You’re looking for golden, crispy edges and tender stems.
- Make the garlic butter: While the broccoli roasts, melt butter in a small skillet over low heat. Add minced garlic and cook 30–60 seconds, just until fragrant. Don’t brown it.
- Toss and cheese: Transfer hot broccoli back to the bowl.
Pour over the garlic butter, add Parmesan and red pepper flakes, and toss to coat.
- Finish: Taste and adjust seasoning. Squeeze on lemon juice if you like a fresh pop. Serve immediately with extra Parmesan.
Keeping It Fresh
- Fridge: Store in an airtight container for up to 4 days.
Let it cool before sealing to avoid condensation.
- Reheat: Use a skillet over medium heat with a touch of oil or butter for 3–4 minutes, or reheat on a sheet pan at 375°F for 6–8 minutes. This brings back the crisp edges better than the microwave.
- Freezer: You can freeze for up to 2 months, but the texture softens. If freezing, under-roast by a few minutes and re-crisp in a hot oven.

Benefits of This Recipe
- Keto-aligned: Low net carbs and high in fat from olive oil, butter, and cheese, which helps with satiety.
- Nutrient-dense: Broccoli brings fiber, vitamin C, vitamin K, and antioxidants.
- Simple ingredients: Everything is easy to find, and the method is straightforward.
- Great for picky eaters: The garlic and Parmesan make broccoli more appealing without heavy sauces.
What Not to Do
- Don’t overcrowd the pan: If the florets are piled up, they’ll steam and turn soft.
Use two pans if needed.
- Don’t skip drying the broccoli: Wet florets won’t crisp. Pat dry after washing.
- Don’t burn the garlic: It turns bitter fast. Keep the heat low and cook just until fragrant.
- Don’t use pre-grated, powdery cheese: Freshly grated Parmesan melts better and tastes richer.
- Don’t under-season: Broccoli needs enough salt to make the flavors pop.
Alternatives
- Dairy-free: Use ghee or a plant-based butter and swap Parmesan for a dairy-free Parmesan-style crumble or nutritional yeast.
- Air fryer method: Toss as directed and cook at 390°F (200°C) for 10–12 minutes, shaking once, then finish with garlic butter and Parmesan.
- Frozen broccoli: Roast straight from frozen at 425°F.
Add 5–8 minutes and don’t thaw. Expect slightly less crispness but still great flavor.
- Extra toppings: Add toasted almond slivers, crispy bacon bits, or a sprinkle of lemon zest for a new twist.
- Spice swaps: Try smoked paprika, onion powder, or a pinch of cayenne. For a herby finish, toss with chopped parsley.
FAQ
Can I make this ahead?
Yes.
Roast the broccoli and keep the garlic butter separate.
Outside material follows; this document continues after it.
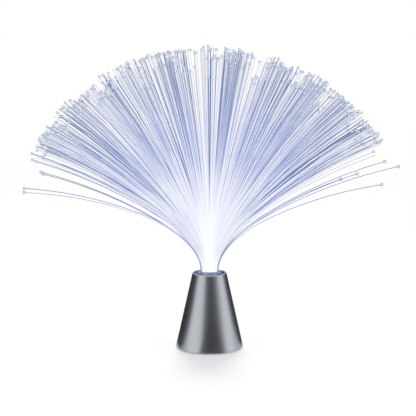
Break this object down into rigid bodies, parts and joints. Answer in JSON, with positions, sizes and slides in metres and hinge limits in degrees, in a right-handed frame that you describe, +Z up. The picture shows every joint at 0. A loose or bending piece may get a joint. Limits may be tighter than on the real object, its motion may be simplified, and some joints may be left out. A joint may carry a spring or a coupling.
{
  "type": "fiber optic lamp",
  "caption": "Battery lamp with a silver cone base and a wide, shallow fan of glowing light fibres that plugs into a dished socket in its top.",
  "frame": {"origin": "on the floor under the centre of the cone-shaped base, which is within 2 mm of the centre of the whole", "axes": "+Z up along the base's axis, +X along the wide side of the fan, -Y towards the front"},
  "size_m": [0.3929, 0.2024, 0.3186],
  "materials": {
    "satin_silver": "satin silver metallic lacquer on a moulded plastic shell",
    "bright_silver": "bright metallised plastic",
    "white_plastic": "white moulded plastic",
    "black_plastic": "fine-textured black moulded plastic",
    "zinc_steel": "zinc-plated steel",
    "grey_rubber": "soft dark grey rubber",
    "cell_can": "plain wrapped cell with bare metal ends",
    "tinned_steel": "tin-plated spring steel",
    "board_green": "green lacquered circuit board",
    "clear_plastic": "clear moulded lens",
    "lamp_red": "tinted clear resin",
    "lamp_green": "tinted clear resin",
    "lamp_blue": "tinted clear resin",
    "component_black": "black moulded component",
    "wire_red": "red insulation",
    "wire_black": "black insulation",
    "ferrule_metal": "turned aluminium",
    "light_fibre": "clear acrylic fibre that glows blue-white and shines at its cut end"
  },
  "bodies": {
    "base": {"base_plate": "black_plastic", "base_screws": "zinc_steel", "battery_cell_1": "cell_can", "battery_cell_2": "cell_can", "battery_cell_3": "cell_can", "battery_lead_black": "wire_black", "battery_lead_red": "wire_red", "board_screws": "zinc_steel", "cone_housing": "satin_silver", "contact_springs": "tinned_steel", "driver_chip": "component_black", "front_bridge_contact": "tinned_steel", "led_blue": "lamp_blue", "led_board": "board_green", "led_green": "lamp_green", "led_leads": "tinned_steel", "led_red": "lamp_red", "lens_disc": "clear_plastic", "light_chamber": "white_plastic", "negative_contact": "tinned_steel", "positive_contact": "tinned_steel", "rear_bridge_contact": "tinned_steel", "resistors": "component_black", "retaining_nut": "white_plastic", "rubber_feet": "grey_rubber", "socket_collar": "bright_silver", "switch_case": "black_plastic", "switch_lead_red": "wire_red", "switch_lugs": "tinned_steel", "switch_screws": "zinc_steel"},
    "door": {"battery_door": "black_plastic"},
    "knob": {"switch_knob": "black_plastic"},
    "bush": {"spray_bush": "bright_silver"},
    "spray": {"ferrule": "ferrule_metal", "fibres_01": "light_fibre", "fibres_02": "light_fibre", "fibres_03": "light_fibre", "fibres_04": "light_fibre", "fibres_05": "light_fibre", "fibres_06": "light_fibre", "fibres_07": "light_fibre", "fibres_08": "light_fibre", "fibres_09": "light_fibre", "fibres_10": "light_fibre", "fibres_11": "light_fibre", "fibres_12": "light_fibre", "fibres_13": "light_fibre", "fibres_14": "light_fibre", "fibres_15": "light_fibre", "fibres_16": "light_fibre", "fibres_17": "light_fibre", "fibres_18": "light_fibre"}
  },
  "joints": [
    {"name": "battery_door_hinge", "type": "hinge", "parent": "base", "child": "door", "pos_m": [0, -0.02425, 0.0017], "axis": [-1, 0, 0], "range_deg": [0, 90]},
    {"name": "switch_slide", "type": "slide", "parent": "base", "child": "knob", "axis": [0, 1, 0], "range_m": [0, 0.003]},
    {"name": "spray_lift", "type": "slide", "parent": "base", "child": "bush", "axis": [0, 0, 1], "range_m": [0, 0.025]},
    {"name": "spray_turn", "type": "hinge", "parent": "bush", "child": "spray", "pos_m": [0, 0, 0.068], "axis": [0, 0, 1], "continuous": true}
  ]
}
Reheat the broccoli in a hot oven, then toss with warmed garlic butter and Parmesan right before serving.
Is this recipe gluten-free?
Yes, all the ingredients are naturally gluten-free. Just double-check any spice blends and Parmesan labels to be sure.
How many carbs are in this dish?
It varies slightly by portion, but a typical serving (about 1 cup) has around 4–6 grams of net carbs, mostly from the broccoli.
What’s the best Parmesan to use?
Use freshly grated Parmigiano Reggiano for the best flavor and melting.
Pre-shredded works in a pinch but won’t be as rich.
Can I use broccoli stems?
Absolutely. Peel the tough outer layer, slice the stems into coins or matchsticks, and roast them along with the florets.
Why isn’t my broccoli getting crispy?
It’s usually too much moisture or crowding. Dry the florets well, use enough oil, and give them breathing room on the pan.
A hot oven is key.
What protein pairs well with this?
Grilled chicken thighs, baked salmon, steak, or roasted pork tenderloin are all great. This also works in a bowl with cauliflower rice and sausage.
Wrapping Up
Keto Garlic Parmesan Broccoli is a simple side that delivers big on flavor and texture. With golden, crisp edges, buttery garlic, and a salty Parmesan finish, it’s the kind of dish you’ll make on repeat.
Keep the method the same and play with add-ins to keep it interesting. Whether it’s weeknight dinner or meal prep for the week, this one fits right in and tastes like more than the sum of its parts.